### Given task:
Starting at the first line of the data below, write out each line exactly until you reach the line containing "node material, built", and include that line too.

### Given data:
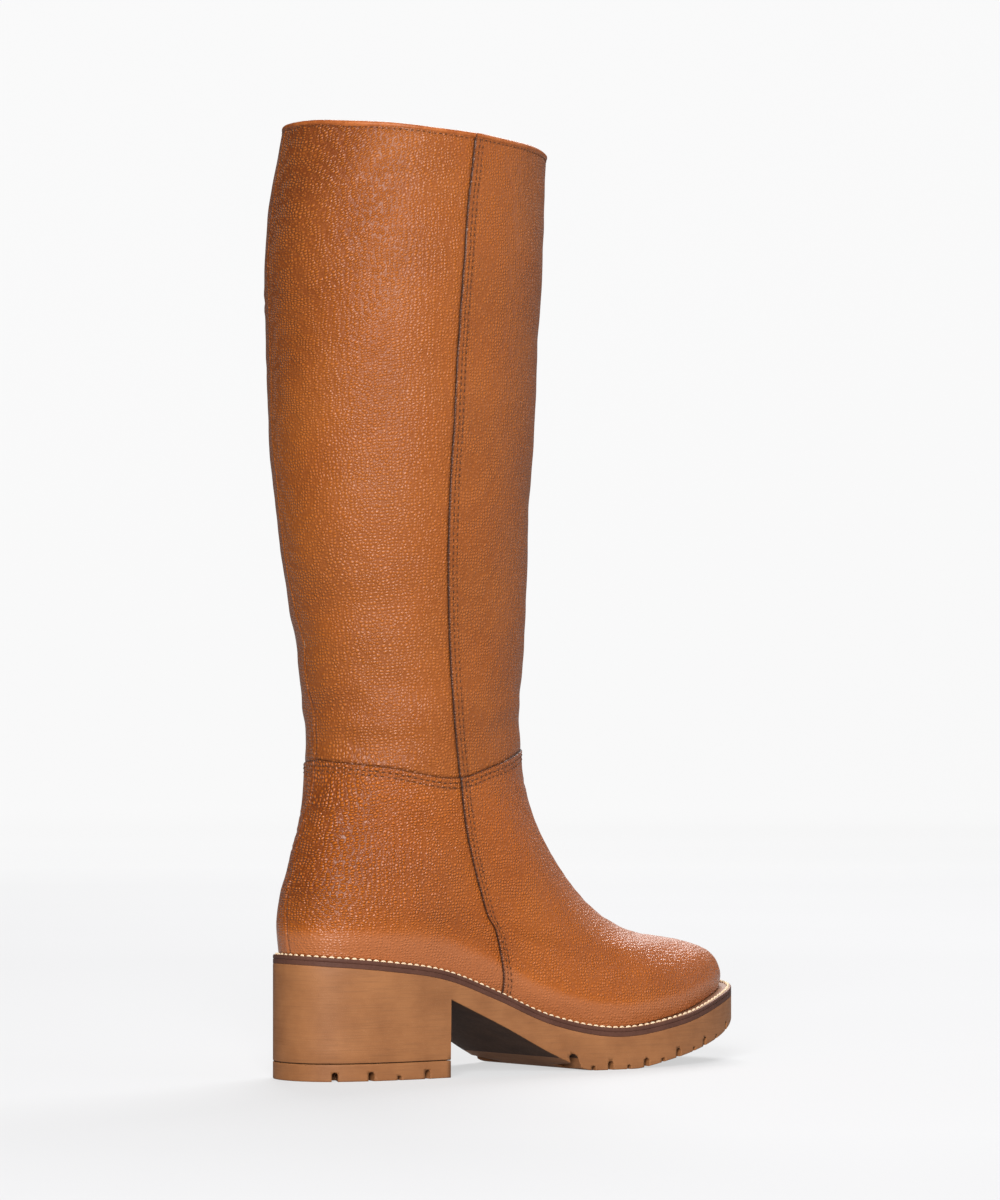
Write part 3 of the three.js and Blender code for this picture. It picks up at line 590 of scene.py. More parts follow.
class Paint:
    """A node material, built from short calls."""

    def __init__(self, name, **constants):
        self.material = bpy.data.materials.new(name)
        self.material.use_nodes = True
        self.nodes, self.links = self.material.node_tree.nodes, self.material.node_tree.links
        self.shader = self.nodes["Principled BSDF"]
        for socket, value in constants.items():
            self.shader.inputs[socket.replace("_", " ")].default_value = value

    def node(self, kind, inputs=(), out=0, **settings):
        made = self.nodes.new("ShaderNode" + kind)
        for key, value in settings.items():
            setattr(made, key, value)
        for socket, value in dict(inputs).items():
            self.feed(made.inputs[socket], value)
        return made.outputs[out]

    def feed(self, socket, value):
        if isinstance(value, bpy.types.NodeSocket):
            self.links.new(value, socket)
        else:
            socket.default_value = value

    def set(self, **sockets):
        for socket, value in sockets.items():
            self.feed(self.shader.inputs[socket.replace("_", " ")], value)

    def place(self):
        return self.node("TexCoord", out="Object")

    def mark(self, name, vector=False):
        return self.node("Attribute", out="Vector" if vector else "Fac", attribute_name=name)

    def math(self, operation, a, b, clamp=False):
        return self.node("Math", {0: a, 1: b}, operation=operation, use_clamp=clamp)

    def vector(self, operation, a, b=(0, 0, 0), scale=None):
        inputs = {0: a, 1: b}
        if scale is not None:
            inputs["Scale"] = scale
        return self.node("VectorMath", inputs, operation=operation)

    def noise(self, vector, scale, detail=2.0, rough=.5, out="Fac"):
        inputs = {"Vector": vector, "Scale": scale, "Detail": detail, "Roughness": rough}
        return self.node("TexNoise", inputs, out=out)

    def cells(self, vector, scale, feature="F1", random=1.0):
        inputs = {"Vector": vector, "Scale": scale, "Randomness": random}
        return self.node("TexVoronoi", inputs, out="Distance", feature=feature)

    def range(self, value, low, high, to_low=0.0, to_high=1.0, kind="SMOOTHSTEP"):
        inputs = {"Value": value, "From Min": low, "From Max": high, "To Min": to_low, "To Max": to_high}
        return self.node("MapRange", inputs, interpolation_type=kind)

    def mix(self, share, a, b):
        made = self.nodes.new("ShaderNodeMix")
        made.data_type = "RGBA"
        self.feed(made.inputs[0], share)
        for socket, value in ((6, a), (7, b)):
            linked = isinstance(value, bpy.types.NodeSocket)
            self.feed(made.inputs[socket], value if linked else (*value[:3], 1))
        return made.outputs[2]

    def bump(self, height, distance):
        return self.node("Bump", {"Height": height, "Distance": distance * MM, "Strength": 1.0})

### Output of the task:
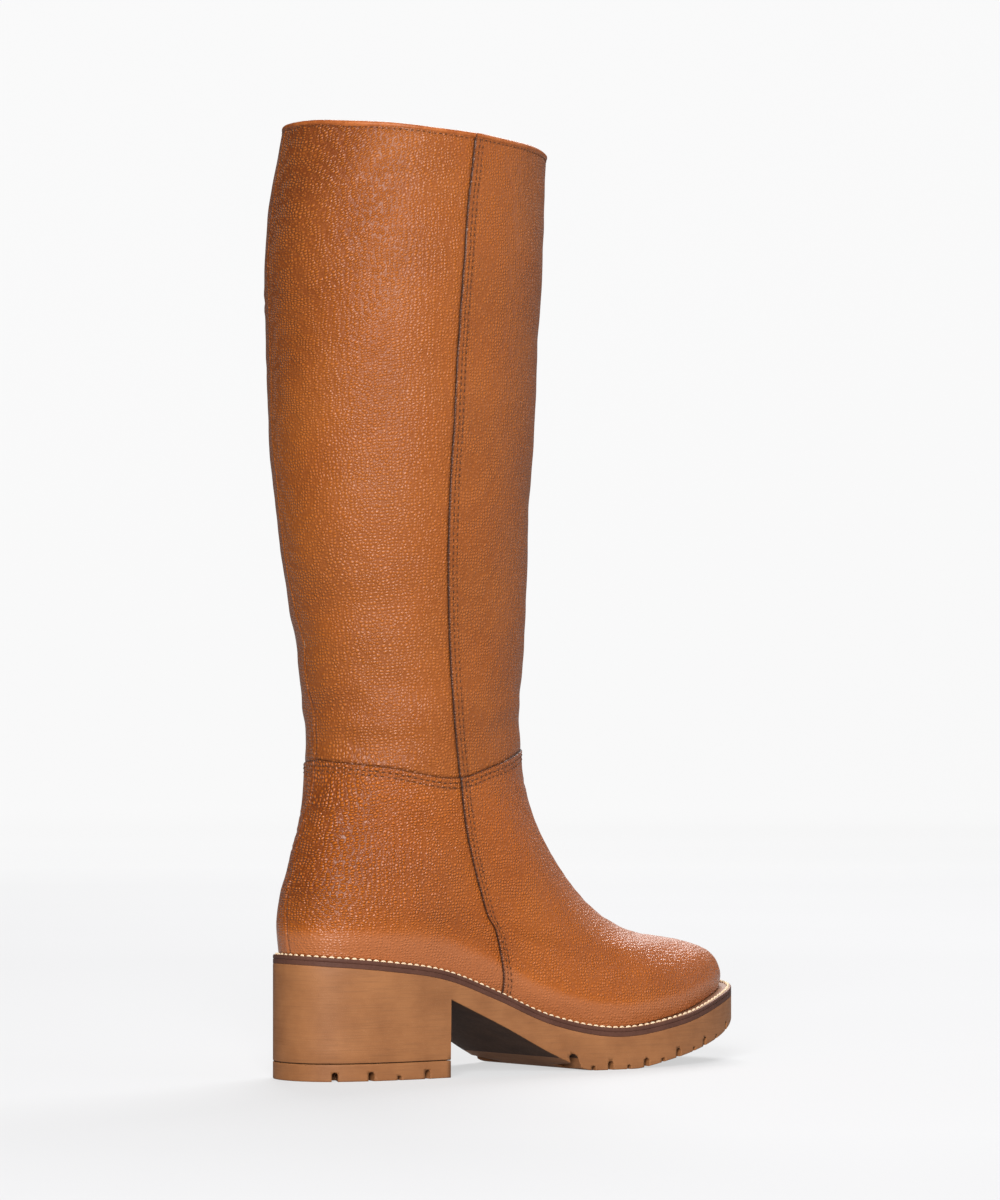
Write part 3 of the three.js and Blender code for this picture. It picks up at line 590 of scene.py. More parts follow.
class Paint:
    """A node material, built from short calls."""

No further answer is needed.